The final movie I want to talk about is The Matrix. The Matrix is a movie about Neo, who is supposedly The Chosen One and is going to help a bunch of people break The Matrix. The Matrix is really made up of a bunch of people who are not necessarily living in the real world. They're actually living in these pods, and the machine is using their brain power to create this fake world. What Neo learns, after he takes the blue pill or the red pill (because one of them is going to keep him in The Matrix, and the other one is going to take him down the rabbit hole), he learns that reality is what you believe. He had to learn that The Matrix is fake and how it worked.
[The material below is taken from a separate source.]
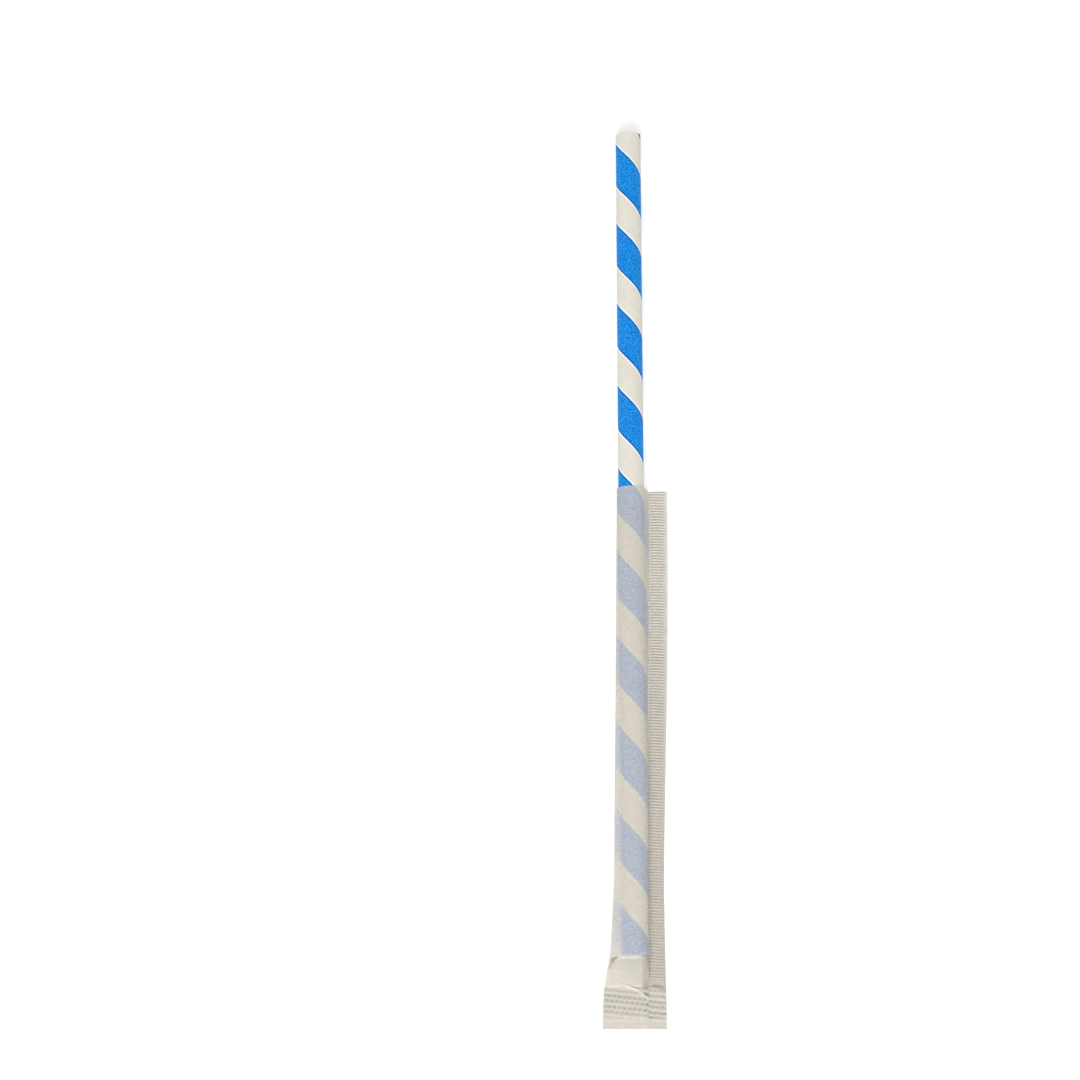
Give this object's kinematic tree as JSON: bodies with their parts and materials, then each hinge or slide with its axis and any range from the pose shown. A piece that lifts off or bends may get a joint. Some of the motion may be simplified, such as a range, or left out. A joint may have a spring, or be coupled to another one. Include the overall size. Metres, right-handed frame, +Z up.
{
  "type": "wrapped drinking straw",
  "caption": "Striped paper drinking straw lying in its half-opened paper sleeve, with a sealed ribbed fin along one side and a crimped, closed end.",
  "frame": {"origin": "middle of the part's length and width, on the surface that it lies on", "axes": "+Y along the straw, from the wrapper's crimped end to the bare drinking end; +X from the straw towards the wrapper's sealed fin; +Z up"},
  "size_m": [0.0156, 0.2132, 0.0064],
  "materials": {
    "straw_paper": "matte uncoated paper with a blue spiral stripe printed on off-white",
    "wrapper_paper": "thin translucent matte tissue paper, embossed at the sealed fin and the crimped end"
  },
  "bodies": {
    "root": {"straw": "straw_paper", "wrapper": "wrapper_paper"}
  },
  "joints": []
}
The second thing that he had to learn was you need help to reprogram yourself. He met Neo, and Neo is the person who is driving him through this journey and guiding him and teaching him and introduces him to a team that supports him. You need help to reprogram yourself. Then finally, he learns at the end that he can control his own destiny. You control your attitude. You control your destiny. At the very last scene, he's getting shot up and starting to die. Then all of a sudden, he realized, “Wait a minute. I'm in the middle of The Matrix. I have control.” He stands up, heals himself, and in the end beats The Matrix.

Final Thoughts

Perspective is a funny thing. Everyone listens to a song or watches a movie and gets different things or feelings out of it! I have learned how to become a better speaker by being a musician. I have learned how to become a better networker by playing golf. Many things in science fiction have changed the way we live… the iWatch, Moon Landing, Ear Buds, Electronic Paper, Real Time Translation, and so much more.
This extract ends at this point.